Past Research Projects

mucoid-nonmucoidOverproduction of the exopolysaccharide alginate by Pseudomonas aeruginosa

P. aeruginosa is a Gram negative bacterium that causes opportunistic infections.  In particular it can infect the lungs of people with the genetic disease cystic fibrosis.  Once the infection is established antibiotics and the host immune system can not clear the bacteria because they overproduce an exopolysaccharides that is referred to as alginate.  My work has focused on how does this bacteria sense its environment and secrete alginate to survive.  Most of the research in the field has focused on mutations that happen and lock on the alginate overproduction or mucoid phenotype.

Figure 2 Exp Des and classes PIAAMV only 11.19.12

I was always curious to learn if P. aeruginosa can activate alginate in response to conditions.  To do this I used ammonium metavanadate (AMV) to induce membrane stress.  In E. coli it had been shown that AMV would activate the RpoE sigma factor.  AlgU is the RpoE ortholog of P. aeruginosa.  AMV added to Pseudomonas isolation agar induces alginate overproduction.  This was interesting but we really did not have a clear idea of why this stress activates mucoidy.  Therefore, we setup a project to look at the effects on the transcriptome and determine the genes required for mucoidy on PIAAMV.  Growth on PIAAMV compared to PIA, causes 1/3 of the genome to be differently expressed.  See the paper for in depth description of all of the changes.  By screening the PA14 mutant library on PIA and PIAAMV we found 117 genes that were required for the PIAAMV mucoidy.  These genes can be grouped into classes.  However, we don’t know exactly why each gene or class is required.  For example, why does knocking out some peptidoglycan genes turn off mucoidy on PIAAMV?   There were a number of genes that encode hypothetical proteins with unknown functions.  Ultimately there is still much to be learned with PIAAMV and projects in my future lab will look into these pathways and mechanisms.

In addition to the genetic requirements and effects of growing on PIAAMV.  We also observed that strain PAO1 grown on PIAAMV is attenuated for virulence.  Furthermore, we were able to show that this “live attenuated” strategy could be used as a vaccine.  Further research will revisit this project and continue to examine the possibilities of this approach.


mica slideMicavibrio aeruginosavorus (Ma)

Ma is an obligate exoparasitic bacterium that feeds on and kills Pseudomonas aeruginosa that was first described in 1983.  Recently, this Gram negative bacterium was sequenced and genetically characterized by Dr. Martin Wu.   However, we still do not know exactly how it kills P. aeruginsoa.  Figuring out this mechanism may be a key to discovering new antibiotic mechanisms.  We have established models and performed studies to test the feasibility of treating P. aeruginsoa infections with Ma.  Currently, we are looking for funding for this research to determine if predatory bacteria can be used as therapeutics or biocontrol agents.

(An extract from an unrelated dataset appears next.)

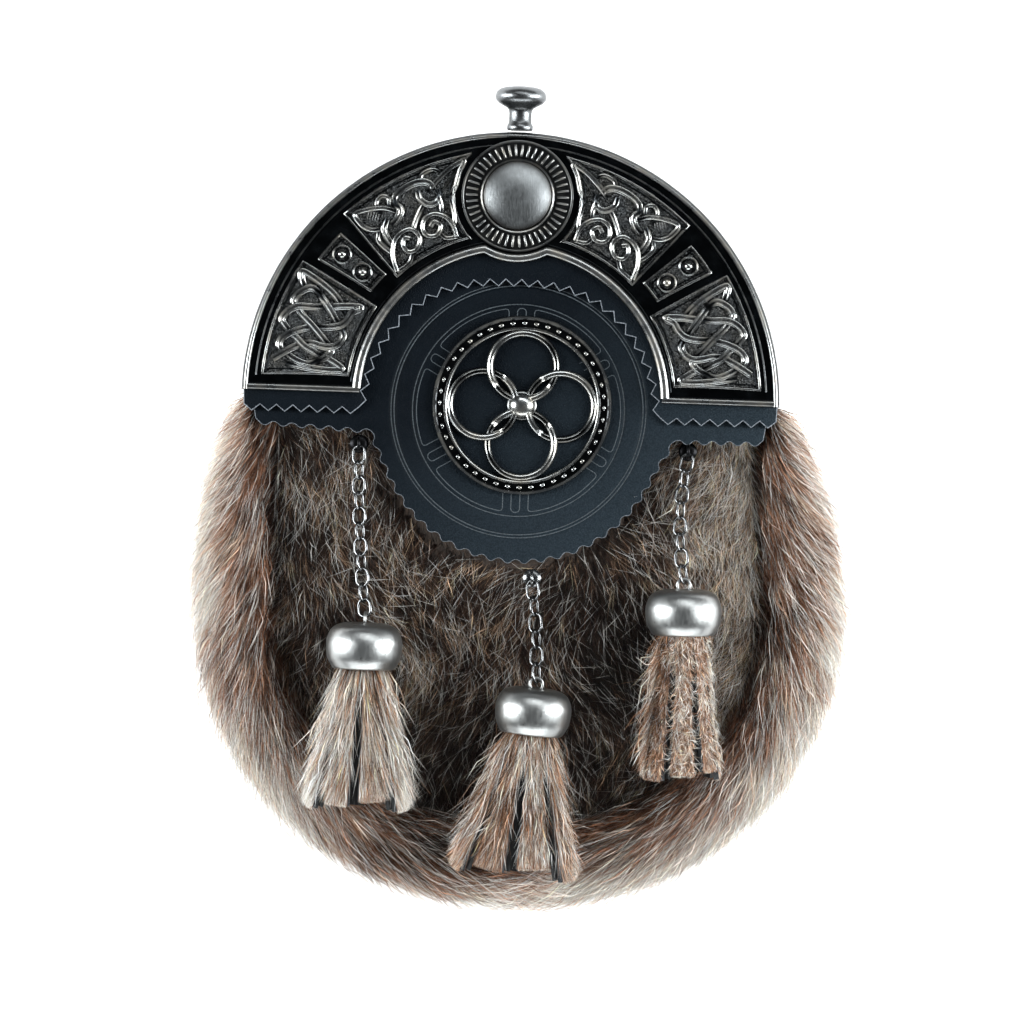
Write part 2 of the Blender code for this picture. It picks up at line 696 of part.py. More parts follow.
def knob_foot_y():
    """Height of the knob's foot in the cantle's axes, so that its top is the pouch's highest point."""
    top = (HALF_HEIGHT - CANTLE_AT[1]) / math.cos(CANTLE_TURN)
    lifted = top - abs(math.tan(CANTLE_TURN)) * KNOB_SECTION[1][0]
    return lifted - KNOB_HEIGHT


def build_knob(parts, seat):
    """The finial, turned about the arch's own axis, its foot on the flange."""
    knob = turned("knob", KNOB_SECTION, 12, parts, "pewter")
    foot_y = knob_foot_y()
    knob.matrix_world = (
        Matrix.Translation((0, foot_y * MM, (CANTLE_Z + CANTLE_THICK - FLANGE_DEEP / 2) * MM))
        @ Matrix.Rotation(math.radians(-90), 4, "X")
    )
    knob.parent = seat
    return knob


def build_badge(parts, seat):
    """A pierced round badge: four interlaced rings inside a band, with a domed middle."""
    low = FLAP_Z + FLAP_THICK + GAP
    middle = (BADGE["x"], BADGE["y"])
    outer, inner = (arc(middle, BADGE[edge], 0, 342, 19) for edge in ("outer", "inner"))
    pieces = [flat_outline("band", [outer, inner], low, BADGE["thick"], parts)]
    for turn in (0, 90, 180, 270):
        centre = arc(middle, BADGE_RINGS["away"], turn, turn, 1)[0]
        around = BADGE_RINGS["around"]
        ring = arc(centre, BADGE_RINGS["radius"], 3, 363 - 360 / around, around - 1)
        height = low + BADGE["wire"] - SUNK * (turn % 180 == 0)
        pieces.append(wire("ring", ring, BADGE["wire"], parts, cyclic=True, height=height))
    hub = turned("hub", HUB_SECTION, 12, parts)
    hub.location = (middle[0] * MM, middle[1] * MM, low * MM)
    badge = fused("badge", pieces + [hub], parts, "pewter", solver="MANIFOLD")
    badge.parent = seat
    return badge


def link(shape, length, width, wire_thick, matrix, around, sides):
    """An oblong link: a ring whose halves are drawn apart along its own X."""
    rows = []
    radius = (width - wire_thick) / 2
    stretch = (length - width) / 2
    for i in range(around):
        turn = 2 * math.pi * (i + 0.5) / around
        ring = []
        for k in range(sides):
            spin = 2 * math.pi * k / sides
            away = radius + wire_thick / 2 * math.cos(spin)
            x = away * math.cos(turn) + math.copysign(stretch, math.cos(turn))
            place = Vector((x, away * math.sin(turn), wire_thick / 2 * math.sin(spin)))
            ring.append(shape.verts.new((matrix @ place) * MM))
        rows.append(ring)
    for i in range(around):
        low, high = rows[i], rows[(i + 1) % around]
        for k in range(sides):
            j = (k + 1) % sides
            shape.faces.new((low[k], low[j], high[j], high[k]))


def drop_frame(start, end, roll):
    """Axes at the middle between two places: X along them, turned about it by roll degrees."""
    along = (end - start).normalized()
    side = along.cross(Vector((0, 0, 1))).normalized()
    up = side.cross(along)
    axes = Matrix((along, side, up)).transposed().to_4x4()
    return Matrix.Translation((start + end) / 2) @ axes @ Matrix.Rotation(math.radians(roll), 4, "X")


def bell_place(bell_x, bell_y):
    """Where a bell's middle lies when its side rests on the front pelt."""
    return Vector((bell_x, bell_y, seat_height(bell_x, bell_y, BELL_RADIUS / 2) + GAP + BELL_RADIUS))


def hanger_place(x, y):
    """The middle of a hanger's ring, which stands on its base on the front pelt."""
    base_z = seat_height(x, y, HANGER_BASE["radius"]) + GAP
    return Vector((x, y, base_z + HANGER_BASE["thick"] + EYE["radius"]))


def ring_piece(name, frame, collection):
    """A plain ring in the frame's X and Y."""

    def draw(shape):
        size = 2 * EYE["radius"] + EYE["wire"]
        link(shape, size, size, EYE["wire"], frame, LINK["around"], LINK["wire_sides"])

    return mesh_object(name, draw, collection)


def build_drop(row, parts):
    """One hanger, its chain, its bell and its tassel."""
    name, hanger_x, hanger_y, bell_x, bell_y, tip_x, tip_y, half_width, bow = row
    bell = bell_place(bell_x, bell_y)
    hanger = hanger_place(hanger_x, hanger_y)
    tip_z = max(pelt_height(tip_x + s * half_width, tip_y) for s in (-1, 0, 1))
    tip = Vector((tip_x, tip_y, tip_z + GAP + STRIP["tip_half_depth"] + STRIP["thick"] / 2 + 0.6))
    up = (bell - tip).normalized()
    bell_axes = up.to_track_quat("Z", "X").to_matrix().to_4x4()
    bell_frame = Matrix.Translation(bell * MM) @ bell_axes
    eye_middle = bell + up * (BELL_TOP + EYE["radius"] - 0.6)
    last_is_flat = chain_count(hanger, eye_middle) % 2 == 1
    build_bell(name, bell_frame, eye_middle, up, 90 if last_is_flat else 0, parts)
    build_hanger(name, hanger, eye_middle, parts)
    build_chain(name, hanger, eye_middle, bow, parts)
    build_tassel(name, bell, tip, half_width, parts)


def build_bell(name, frame, eye_middle, up, eye_roll, parts):
    cup = turned("cup", BELL_SECTION, 12, parts)
    cup.matrix_world = frame
    eye_frame = drop_frame(eye_middle - up, eye_middle + up, eye_roll)
    eye = ring_piece("eye", eye_frame, parts)
    return fused("bell_" + name, [cup, eye], parts, "pewter")


def build_hanger(name, middle, towards, parts):
    """A small ring standing on a round base."""
    base = HANGER_BASE
    section = ((0, base["thick"]), (base["radius"], base["thick"]), (base["radius"], 0), (0, 0))
    foot = turned("foot", section, 8, parts)
    foot_z = middle.z - EYE["radius"] - base["thick"]
    foot.location = (middle.x * MM, middle.y * MM, foot_z * MM)
    away = (towards - middle).normalized()
    ring = ring_piece("ring", drop_frame(middle - away, middle + away, 90), parts)
    return fused("hanger_" + name, [foot, ring], parts, "dark_metal")


def chain_path(start, end, bow, count):
    """Ends of each link along a shallow sideways bow."""
    side = (end - start).cross(Vector((0, 0, 1))).normalized()
    places = []
    for i in range(count + 1):
        share = i / count
        places.append(start.lerp(end, share) + side * bow * math.sin(math.pi * share))
    return places


def chain_ends(hanger, eye_middle):
    """Where the middle of the end links' wire lies: inside the hanger's ring and the bell's eye."""
    away = (eye_middle - hanger).normalized()
    reach = EYE["radius"] - EYE["wire"] / 2 - GAP - LINK["wire"] / 2
    return hanger + away * reach, eye_middle - away * reach


def chain_count(hanger, eye_middle):
    start, end = chain_ends(hanger, eye_middle)
    return round(((end - start).length - LINK["wire"] + LINK["fuse"]) / LINK["pitch"])


def build_chain(name, hanger, eye_middle, bow, parts):
    """Oblong links, each turned a quarter from the last, from the hanger's ring to the bell's eye."""
    wire_thick, fuse = LINK["wire"], LINK["fuse"]
    start, end = chain_ends(hanger, eye_middle)
    inset = (end - start).normalized() * (wire_thick - fuse) / 2
    places = chain_path(start + inset, end - inset, bow, chain_count(hanger, eye_middle))
    links = []
    for i, (first, last) in enumerate(zip(places, places[1:])):
        frame = drop_frame(first, last, 90 if i % 2 else 0)
        length = (last - first).length + 2 * wire_thick - fuse

        def draw(shape, frame=frame, length=length):
            link(shape, length, LINK["width"], wire_thick, frame, LINK["around"], LINK["wire_sides"])

        links.append(mesh_object("link", draw, parts))
    return fused("chain_" + name, links, parts, "chain_metal")


def build_tassel(name, bell, tip, half_width, parts):
    """Strips of pelt fused to a round head inside the bell and spread flat towards the tip."""
    along = (tip - bell).normalized()
    side = along.cross(Vector((0, 0, 1))).normalized()
    up = side.cross(along) * -1
    if up.z < 0:
        up = -up
    start = bell + along * (-BELL_MOUTH - STRIP["start_in_bell"])
    length = (tip - start).length
    head = turned("head", HEAD_SECTION, 12, parts)
    head.matrix_world = Matrix.Translation(start * MM) @ (-along).to_track_quat("Z", "X").to_matrix().to_4x4()
    pieces = [head]
    inner = STRIP["head"] * 0.7
    for i in range(STRIPS):
        turn = 2 * math.pi * (i + 0.4) / STRIPS
        across, out = math.cos(turn), math.sin(turn)
        width = 2 * math.pi * STRIP["head"] / STRIPS * 1.02
        tip_width = width * (1.0 + 0.35 * (half_width / 14.0) * abs(out))

        def ring(share, across=across, out=out, width=width, tip_width=tip_width):
            reach_side = inner + (half_width - 1.5 - inner) * share**1.3
            reach_up = inner + (STRIP["tip_half_depth"] - inner) * share
            centre = start + along * (length * share) + side * across * reach_side + up * out * reach_up
            outward = (side * across + up * out).normalized()
            edge = along.cross(outward).normalized()
            half = (width + (tip_width - width) * share) / 2
            thick = STRIP["thick"] / 2 * (1 - 0.25 * share)
            corners = ((-1, -1), (1, -1), (1, 1), (-1, 1))
            return [centre + edge * half * a + outward * thick * b for a, b in corners]

        def draw(shape, ring=ring):
            loft(shape, [ring(0.0), ring(0.5), ring(1.0 - 0.03 * (i % 3))])

        pieces.append(mesh_object("strip", draw, parts))
    return fused("tassel_" + name, pieces, parts, "fur")


def main():
    clear_scene()
    make_materials()
    parts = new_collection("parts")
    seat = bpy.data.objects.new("cantle_seat", None)
    parts.objects.link(seat)
    seat.location = (CANTLE_AT[0] * MM, CANTLE_AT[1] * MM, 0)
    seat.rotation_euler.z = CANTLE_TURN
    build_roll(parts)
    build_front_pelt(parts)
    build_back_panel(parts)
    for side in ("left", "right"):
        build_strap_loop(side, parts)
    build_arch_gusset(parts, seat)
    build_flap(parts, seat)
    build_gasket(parts, seat)
    build_cantle(parts, seat)
    build_targe(parts, seat)
    build_knob(parts, seat)
    build_badge(parts, seat)
    for row in DROPS:
        build_drop(row, parts)


main()
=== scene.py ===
"""Looks of the sporran pouch that lies on its back: a fur pouch under an arched metal cantle.

Sizes are in millimetres, and finished meshes become metres through MM. +Y runs up the pouch towards
its knob and +Z out of its front. The cantle, its leathers and the badge are drawn in the cantle's own
axes, which sit turned by CANTLE_TURN about CANTLE_AT.
"""

from __future__ import annotations

import logging
import math
from dataclasses import dataclass, field
from enum import Enum
from functools import cache, cached_property
from typing import Callable, Iterable, Sequence

import bmesh
import bpy
import numpy as np
from mathutils import Matrix, Vector


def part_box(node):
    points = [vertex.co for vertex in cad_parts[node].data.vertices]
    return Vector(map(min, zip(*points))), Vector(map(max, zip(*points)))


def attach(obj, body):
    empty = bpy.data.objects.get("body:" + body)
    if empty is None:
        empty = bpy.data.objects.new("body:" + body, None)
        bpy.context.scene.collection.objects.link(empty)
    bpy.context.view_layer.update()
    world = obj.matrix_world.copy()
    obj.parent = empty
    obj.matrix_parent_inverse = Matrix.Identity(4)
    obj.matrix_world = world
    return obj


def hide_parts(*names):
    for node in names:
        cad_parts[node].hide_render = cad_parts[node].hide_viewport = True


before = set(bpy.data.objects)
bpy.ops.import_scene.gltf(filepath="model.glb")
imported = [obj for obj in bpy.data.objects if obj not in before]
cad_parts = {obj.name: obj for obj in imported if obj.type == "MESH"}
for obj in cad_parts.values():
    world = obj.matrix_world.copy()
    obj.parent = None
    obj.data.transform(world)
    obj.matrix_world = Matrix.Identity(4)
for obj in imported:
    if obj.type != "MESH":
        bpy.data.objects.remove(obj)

log = logging.getLogger("sporran")
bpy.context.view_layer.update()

MM = 0.001
BODY = "root"

Place = tuple[float, float]
Outline = list[Place]
Triple = tuple[float, float, float]
Colour = Triple
Rows = np.ndarray  # places or numbers, one row each
Shape = bmesh.types.BMesh
Face = bmesh.types.BMFace
Mesh = bpy.types.Mesh
Socket = bpy.types.NodeSocket

# The pouch's outline, as the CAD draws it.
EGG_MIDDLE_Y, EGG_POWER, LEAN = -29.8, 2.1, -2.5
OUTER = {"half_width": 88.9, "below": 82.5, "above": 107.0, "taper": 1.0}
CREASE = {"half_width": 67.6, "below": 61.8, "above": 107.0, "taper": 0.15}
LEFT_END_Y, RIGHT_END_Y = 28.2, 23.3
SEAM_ANGLE = 270.6  # where the fur of both sides meets, at the bottom
ROLL_STEPS, ARCH_STEPS = 84, 42

# Layers from the floor up.
EDGE_Z, EDGE_Z_UNDER_CANTLE = 28.6, 35.0
EDGE_RISE_FROM_Y, EDGE_RISE_TO_Y = 12.0, 35.0
ROLL_TOP_Z = 36.3
PELT_PEAK_Z = 37.0
PELT_MIDDLE = (0.0, -8.0)
FLAP_Z, GASKET_Z = 37.3, 39.1
LEATHER_THICK = 1.5

# The cantle's axes and its arch.
CANTLE_AT = (-2.5, 26.0)
CANTLE_TURN = math.radians(-2.0)
CANTLE_AXES = Matrix.Translation((*CANTLE_AT, 0)) @ Matrix.Rotation(CANTLE_TURN, 4, "Z")
CANTLE_RADIUS, INNER_RADIUS = 73.8, 40.8
CANTLE_FOOT_Y = 0.8
TARGE_Y, TARGE_BUMP = 55.9, 18.2
ARCH_GUSSET_RADIUS = 68.2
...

rugose The rugose phenotype and manganese regulation of virulence of Pseudomonas aeruginosa

The goal of the PIAAMV PA14 mutant library screen was to determine the genes required for mucoidy.  However, we also noticed some strains were rugose on PIA.  The rugose phenotype is shown in the figure to the left.  In panel A an image of a wild type and rugose strain are shown as captured by a BioRad XRS gel doc.  In B 3D rendering is shown to illustrate the colony morpholy.  And in panel C the same strains are shown grown on PIA with congo red dye.

Work is currently in progress to determine why these mutants display this phenotype, but one mutant in particular caught our attention.  We found a mutant that was nonmucoid on PIAAMV, but rugose on PIA.  This mutant has an inactivated manganese transporter.  We also observed a number of other phenotypes that are relevant to the pathogenesis of P. aeruginosa.  Furthermore, we learned that this mutant is attenuated in virulence.  These data have caused us to begin characterizing manganese transport and its effects on regulation of virulence as well as survival.  If manganese is as essential as our unpublished studies suggest, future studies need to be designed to target manganese transport as a weakness of P. aeruginosa.